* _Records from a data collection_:
----------------
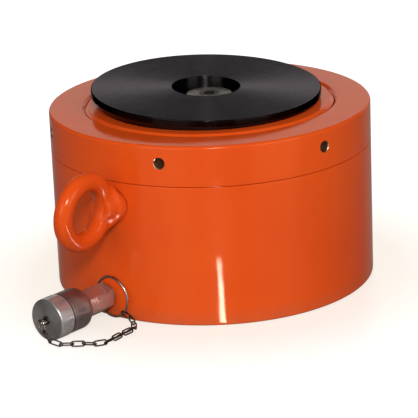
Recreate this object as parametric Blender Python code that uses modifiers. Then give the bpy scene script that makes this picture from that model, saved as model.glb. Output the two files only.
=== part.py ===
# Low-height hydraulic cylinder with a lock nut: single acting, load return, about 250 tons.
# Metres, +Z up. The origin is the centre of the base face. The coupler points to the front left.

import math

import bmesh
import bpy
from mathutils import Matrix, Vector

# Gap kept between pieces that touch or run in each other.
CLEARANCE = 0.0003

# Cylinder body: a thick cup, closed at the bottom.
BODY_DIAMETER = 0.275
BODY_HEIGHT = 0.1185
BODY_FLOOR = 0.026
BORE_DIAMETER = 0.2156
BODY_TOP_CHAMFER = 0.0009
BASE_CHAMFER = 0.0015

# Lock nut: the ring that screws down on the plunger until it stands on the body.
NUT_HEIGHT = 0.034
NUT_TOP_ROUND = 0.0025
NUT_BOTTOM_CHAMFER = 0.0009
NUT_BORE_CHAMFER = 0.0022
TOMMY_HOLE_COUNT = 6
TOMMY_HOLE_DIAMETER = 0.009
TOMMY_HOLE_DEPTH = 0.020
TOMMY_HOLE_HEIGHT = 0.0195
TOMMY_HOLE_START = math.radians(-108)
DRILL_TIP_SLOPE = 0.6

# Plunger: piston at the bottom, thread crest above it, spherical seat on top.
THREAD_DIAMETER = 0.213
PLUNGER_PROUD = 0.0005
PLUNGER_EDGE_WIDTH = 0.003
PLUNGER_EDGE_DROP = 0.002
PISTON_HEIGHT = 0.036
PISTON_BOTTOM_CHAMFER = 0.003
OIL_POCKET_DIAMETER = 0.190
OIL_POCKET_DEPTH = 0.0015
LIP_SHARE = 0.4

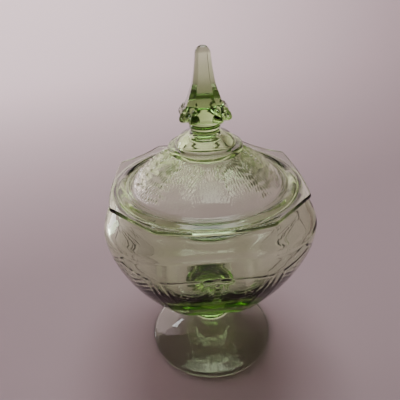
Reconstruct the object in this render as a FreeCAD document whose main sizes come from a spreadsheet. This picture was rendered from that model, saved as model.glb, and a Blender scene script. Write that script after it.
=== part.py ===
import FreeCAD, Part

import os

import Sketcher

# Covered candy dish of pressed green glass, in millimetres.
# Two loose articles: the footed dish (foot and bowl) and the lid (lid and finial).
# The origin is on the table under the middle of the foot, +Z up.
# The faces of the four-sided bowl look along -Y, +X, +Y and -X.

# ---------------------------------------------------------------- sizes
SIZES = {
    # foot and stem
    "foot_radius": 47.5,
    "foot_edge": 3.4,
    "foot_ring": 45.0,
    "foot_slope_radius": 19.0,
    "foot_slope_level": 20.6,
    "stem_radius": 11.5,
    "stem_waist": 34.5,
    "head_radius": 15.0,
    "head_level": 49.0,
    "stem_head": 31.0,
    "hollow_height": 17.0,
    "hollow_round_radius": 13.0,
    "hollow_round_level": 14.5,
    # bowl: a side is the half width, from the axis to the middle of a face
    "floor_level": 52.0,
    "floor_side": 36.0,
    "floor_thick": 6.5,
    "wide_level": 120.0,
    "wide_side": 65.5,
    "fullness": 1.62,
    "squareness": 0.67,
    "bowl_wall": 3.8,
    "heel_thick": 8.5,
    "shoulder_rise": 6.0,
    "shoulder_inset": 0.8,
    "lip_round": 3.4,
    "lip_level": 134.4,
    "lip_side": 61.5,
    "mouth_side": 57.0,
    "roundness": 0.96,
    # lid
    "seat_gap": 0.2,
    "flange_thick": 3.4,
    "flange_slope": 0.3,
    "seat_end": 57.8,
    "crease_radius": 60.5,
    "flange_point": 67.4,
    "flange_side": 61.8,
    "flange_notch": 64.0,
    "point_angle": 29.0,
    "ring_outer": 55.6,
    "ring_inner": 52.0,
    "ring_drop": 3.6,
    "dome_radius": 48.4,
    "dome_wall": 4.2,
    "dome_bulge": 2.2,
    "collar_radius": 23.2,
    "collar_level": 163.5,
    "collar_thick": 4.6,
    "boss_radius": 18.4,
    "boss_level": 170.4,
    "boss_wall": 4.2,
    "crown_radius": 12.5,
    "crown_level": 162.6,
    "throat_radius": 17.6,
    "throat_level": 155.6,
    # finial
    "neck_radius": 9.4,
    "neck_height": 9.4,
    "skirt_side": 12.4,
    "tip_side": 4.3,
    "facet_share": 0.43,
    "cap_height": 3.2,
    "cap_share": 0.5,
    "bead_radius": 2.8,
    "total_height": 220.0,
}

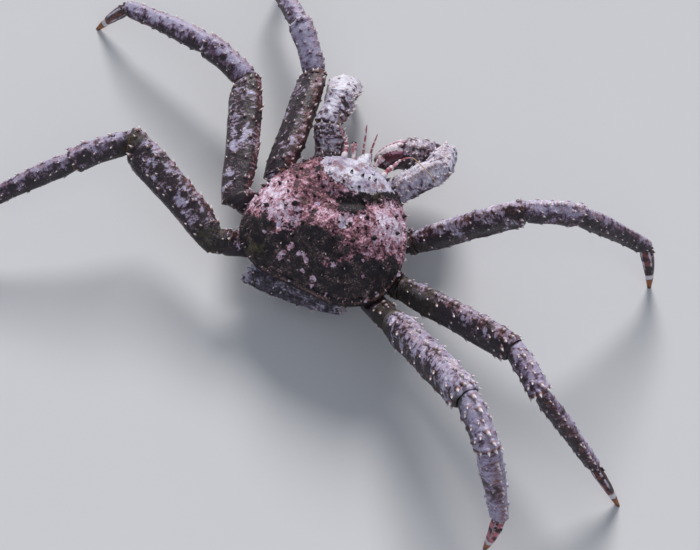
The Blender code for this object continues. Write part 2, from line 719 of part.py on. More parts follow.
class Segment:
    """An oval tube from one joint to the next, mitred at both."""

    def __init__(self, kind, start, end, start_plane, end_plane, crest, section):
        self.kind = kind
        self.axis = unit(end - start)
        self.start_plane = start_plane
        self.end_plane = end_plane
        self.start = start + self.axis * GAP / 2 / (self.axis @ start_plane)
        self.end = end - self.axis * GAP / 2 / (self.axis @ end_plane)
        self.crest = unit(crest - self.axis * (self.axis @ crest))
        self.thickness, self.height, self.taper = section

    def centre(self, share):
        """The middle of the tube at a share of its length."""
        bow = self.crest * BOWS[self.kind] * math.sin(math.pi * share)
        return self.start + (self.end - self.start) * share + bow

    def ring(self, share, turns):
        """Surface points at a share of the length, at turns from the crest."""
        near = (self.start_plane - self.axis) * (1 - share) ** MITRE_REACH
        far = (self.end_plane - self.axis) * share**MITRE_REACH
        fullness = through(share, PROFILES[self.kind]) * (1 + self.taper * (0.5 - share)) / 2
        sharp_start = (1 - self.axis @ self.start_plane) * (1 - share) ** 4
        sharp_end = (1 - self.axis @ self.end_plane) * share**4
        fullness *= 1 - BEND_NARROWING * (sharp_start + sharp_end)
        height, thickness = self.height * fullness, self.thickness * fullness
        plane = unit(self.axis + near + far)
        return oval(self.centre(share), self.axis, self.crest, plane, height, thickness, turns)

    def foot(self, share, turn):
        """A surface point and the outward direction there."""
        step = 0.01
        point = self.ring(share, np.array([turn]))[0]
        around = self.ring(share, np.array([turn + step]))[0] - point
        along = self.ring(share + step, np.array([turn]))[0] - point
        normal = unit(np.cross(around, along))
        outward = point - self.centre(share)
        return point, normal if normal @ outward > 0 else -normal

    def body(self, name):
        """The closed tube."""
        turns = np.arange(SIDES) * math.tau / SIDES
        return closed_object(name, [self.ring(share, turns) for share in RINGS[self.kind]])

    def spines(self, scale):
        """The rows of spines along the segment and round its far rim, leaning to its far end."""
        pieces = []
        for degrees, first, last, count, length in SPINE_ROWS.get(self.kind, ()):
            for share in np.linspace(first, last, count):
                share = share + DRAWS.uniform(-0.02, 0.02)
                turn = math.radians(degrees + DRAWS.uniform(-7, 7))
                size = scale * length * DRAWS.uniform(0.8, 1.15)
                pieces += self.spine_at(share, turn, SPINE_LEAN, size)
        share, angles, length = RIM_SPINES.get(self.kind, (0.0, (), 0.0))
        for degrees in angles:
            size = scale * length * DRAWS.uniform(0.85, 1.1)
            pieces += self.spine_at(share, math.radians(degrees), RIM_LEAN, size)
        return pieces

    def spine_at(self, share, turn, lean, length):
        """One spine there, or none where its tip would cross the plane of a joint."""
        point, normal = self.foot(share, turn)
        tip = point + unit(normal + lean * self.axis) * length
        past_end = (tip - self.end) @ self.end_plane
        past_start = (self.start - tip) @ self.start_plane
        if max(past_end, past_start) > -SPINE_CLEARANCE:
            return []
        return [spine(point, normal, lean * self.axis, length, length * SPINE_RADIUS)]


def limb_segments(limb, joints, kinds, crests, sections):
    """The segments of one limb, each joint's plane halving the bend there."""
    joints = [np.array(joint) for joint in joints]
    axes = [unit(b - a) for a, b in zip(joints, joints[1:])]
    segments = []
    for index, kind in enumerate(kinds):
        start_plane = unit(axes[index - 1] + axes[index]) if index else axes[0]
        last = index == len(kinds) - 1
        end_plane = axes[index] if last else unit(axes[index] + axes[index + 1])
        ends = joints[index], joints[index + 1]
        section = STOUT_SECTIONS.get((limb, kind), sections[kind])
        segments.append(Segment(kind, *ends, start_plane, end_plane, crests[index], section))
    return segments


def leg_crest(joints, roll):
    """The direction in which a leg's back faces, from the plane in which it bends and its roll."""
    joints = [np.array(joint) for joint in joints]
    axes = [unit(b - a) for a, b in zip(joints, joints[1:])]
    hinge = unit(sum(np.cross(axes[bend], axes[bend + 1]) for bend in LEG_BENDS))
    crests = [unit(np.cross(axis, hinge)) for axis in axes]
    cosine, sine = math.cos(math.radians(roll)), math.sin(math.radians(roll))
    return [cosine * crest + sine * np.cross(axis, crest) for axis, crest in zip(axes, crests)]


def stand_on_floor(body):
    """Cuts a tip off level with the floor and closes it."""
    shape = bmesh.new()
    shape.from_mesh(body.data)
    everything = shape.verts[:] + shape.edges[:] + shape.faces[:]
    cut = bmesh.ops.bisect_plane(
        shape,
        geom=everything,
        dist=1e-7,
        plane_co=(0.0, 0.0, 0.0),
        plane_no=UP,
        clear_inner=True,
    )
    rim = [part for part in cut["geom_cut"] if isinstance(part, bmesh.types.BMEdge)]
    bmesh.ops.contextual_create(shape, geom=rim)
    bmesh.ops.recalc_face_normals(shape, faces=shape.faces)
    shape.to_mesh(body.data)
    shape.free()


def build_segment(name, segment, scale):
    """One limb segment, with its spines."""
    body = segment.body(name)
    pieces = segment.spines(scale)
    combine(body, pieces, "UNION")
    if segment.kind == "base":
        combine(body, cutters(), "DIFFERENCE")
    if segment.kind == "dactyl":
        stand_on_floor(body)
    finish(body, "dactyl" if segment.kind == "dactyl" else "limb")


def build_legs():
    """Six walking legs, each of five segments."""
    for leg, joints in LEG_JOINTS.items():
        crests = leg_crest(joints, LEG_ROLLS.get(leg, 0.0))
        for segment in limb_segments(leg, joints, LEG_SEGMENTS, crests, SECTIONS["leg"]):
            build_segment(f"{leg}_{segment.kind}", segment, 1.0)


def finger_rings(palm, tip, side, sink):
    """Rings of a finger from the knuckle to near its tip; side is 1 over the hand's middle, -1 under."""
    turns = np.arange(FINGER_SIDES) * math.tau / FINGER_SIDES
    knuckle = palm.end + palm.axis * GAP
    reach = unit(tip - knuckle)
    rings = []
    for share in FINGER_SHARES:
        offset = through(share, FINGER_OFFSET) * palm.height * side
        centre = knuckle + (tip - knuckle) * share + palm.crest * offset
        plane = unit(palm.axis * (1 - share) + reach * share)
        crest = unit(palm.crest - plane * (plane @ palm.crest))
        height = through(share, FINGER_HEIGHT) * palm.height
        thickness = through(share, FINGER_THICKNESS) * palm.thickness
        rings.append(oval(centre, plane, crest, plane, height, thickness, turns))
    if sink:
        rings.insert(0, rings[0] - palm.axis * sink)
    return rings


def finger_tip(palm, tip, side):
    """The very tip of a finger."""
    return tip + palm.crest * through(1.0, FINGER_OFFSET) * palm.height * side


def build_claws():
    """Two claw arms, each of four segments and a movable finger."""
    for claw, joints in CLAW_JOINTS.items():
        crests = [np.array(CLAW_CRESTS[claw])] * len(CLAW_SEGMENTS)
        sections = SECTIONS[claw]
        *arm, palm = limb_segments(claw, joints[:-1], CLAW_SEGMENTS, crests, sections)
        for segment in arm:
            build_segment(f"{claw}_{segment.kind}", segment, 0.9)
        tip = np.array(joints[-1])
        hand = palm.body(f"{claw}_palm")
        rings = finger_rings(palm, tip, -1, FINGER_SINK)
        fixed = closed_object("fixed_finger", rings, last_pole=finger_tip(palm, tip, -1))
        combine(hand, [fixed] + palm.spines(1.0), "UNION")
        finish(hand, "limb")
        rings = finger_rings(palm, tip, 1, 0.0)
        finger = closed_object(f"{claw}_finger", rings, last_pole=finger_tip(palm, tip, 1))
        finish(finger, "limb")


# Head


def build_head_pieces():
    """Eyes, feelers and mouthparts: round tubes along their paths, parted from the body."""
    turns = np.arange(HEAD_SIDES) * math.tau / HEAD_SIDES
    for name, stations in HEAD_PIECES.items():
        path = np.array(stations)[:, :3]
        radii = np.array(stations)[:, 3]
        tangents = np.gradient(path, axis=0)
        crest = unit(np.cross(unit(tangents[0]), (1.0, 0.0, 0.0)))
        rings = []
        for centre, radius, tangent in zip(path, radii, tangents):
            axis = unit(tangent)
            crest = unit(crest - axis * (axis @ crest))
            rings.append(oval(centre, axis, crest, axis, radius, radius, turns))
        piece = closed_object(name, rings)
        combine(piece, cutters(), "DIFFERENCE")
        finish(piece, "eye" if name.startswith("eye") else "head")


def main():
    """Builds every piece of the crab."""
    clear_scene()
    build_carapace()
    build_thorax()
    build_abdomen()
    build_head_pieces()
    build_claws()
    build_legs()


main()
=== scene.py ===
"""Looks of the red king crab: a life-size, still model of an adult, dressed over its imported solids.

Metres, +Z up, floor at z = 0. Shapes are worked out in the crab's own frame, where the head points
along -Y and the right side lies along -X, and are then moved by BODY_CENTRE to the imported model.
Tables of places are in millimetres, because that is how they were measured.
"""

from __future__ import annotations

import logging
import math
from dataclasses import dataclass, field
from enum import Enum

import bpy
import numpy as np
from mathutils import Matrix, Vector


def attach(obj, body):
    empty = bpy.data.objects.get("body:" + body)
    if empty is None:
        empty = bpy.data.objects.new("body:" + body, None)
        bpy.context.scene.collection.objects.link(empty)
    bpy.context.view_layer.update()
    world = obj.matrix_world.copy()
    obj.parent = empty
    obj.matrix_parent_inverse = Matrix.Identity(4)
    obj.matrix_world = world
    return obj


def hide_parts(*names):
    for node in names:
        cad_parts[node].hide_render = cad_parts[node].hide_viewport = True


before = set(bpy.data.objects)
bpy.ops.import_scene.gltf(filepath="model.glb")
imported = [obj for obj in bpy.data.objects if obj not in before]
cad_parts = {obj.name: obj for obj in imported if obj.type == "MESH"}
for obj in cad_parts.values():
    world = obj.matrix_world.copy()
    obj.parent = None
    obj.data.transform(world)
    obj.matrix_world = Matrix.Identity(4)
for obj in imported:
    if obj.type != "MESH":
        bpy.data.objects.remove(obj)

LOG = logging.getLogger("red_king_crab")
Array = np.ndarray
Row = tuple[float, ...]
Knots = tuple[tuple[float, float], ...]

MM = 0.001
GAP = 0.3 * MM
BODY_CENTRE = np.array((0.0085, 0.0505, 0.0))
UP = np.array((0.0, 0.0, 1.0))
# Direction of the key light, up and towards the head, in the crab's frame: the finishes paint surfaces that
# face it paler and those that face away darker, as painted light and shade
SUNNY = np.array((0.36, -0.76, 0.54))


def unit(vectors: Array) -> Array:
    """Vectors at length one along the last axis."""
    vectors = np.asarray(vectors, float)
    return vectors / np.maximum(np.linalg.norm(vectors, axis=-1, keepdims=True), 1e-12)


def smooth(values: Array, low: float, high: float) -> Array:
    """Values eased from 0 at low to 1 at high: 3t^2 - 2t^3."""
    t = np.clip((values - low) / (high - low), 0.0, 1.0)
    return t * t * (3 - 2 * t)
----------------
* _REQUEST_: Reproduce verbatim only the segment of the listing bounded by the line containing "The Blender code" and the line containing "return self.start +", with both boundary lines included.

* _FINISHED TASK_:
The Blender code for this object continues. Write part 2, from line 719 of part.py on. More parts follow.
class Segment:
    """An oval tube from one joint to the next, mitred at both."""

    def __init__(self, kind, start, end, start_plane, end_plane, crest, section):
        self.kind = kind
        self.axis = unit(end - start)
        self.start_plane = start_plane
        self.end_plane = end_plane
        self.start = start + self.axis * GAP / 2 / (self.axis @ start_plane)
        self.end = end - self.axis * GAP / 2 / (self.axis @ end_plane)
        self.crest = unit(crest - self.axis * (self.axis @ crest))
        self.thickness, self.height, self.taper = section

    def centre(self, share):
        """The middle of the tube at a share of its length."""
        bow = self.crest * BOWS[self.kind] * math.sin(math.pi * share)
        return self.start + (self.end - self.start) * share + bow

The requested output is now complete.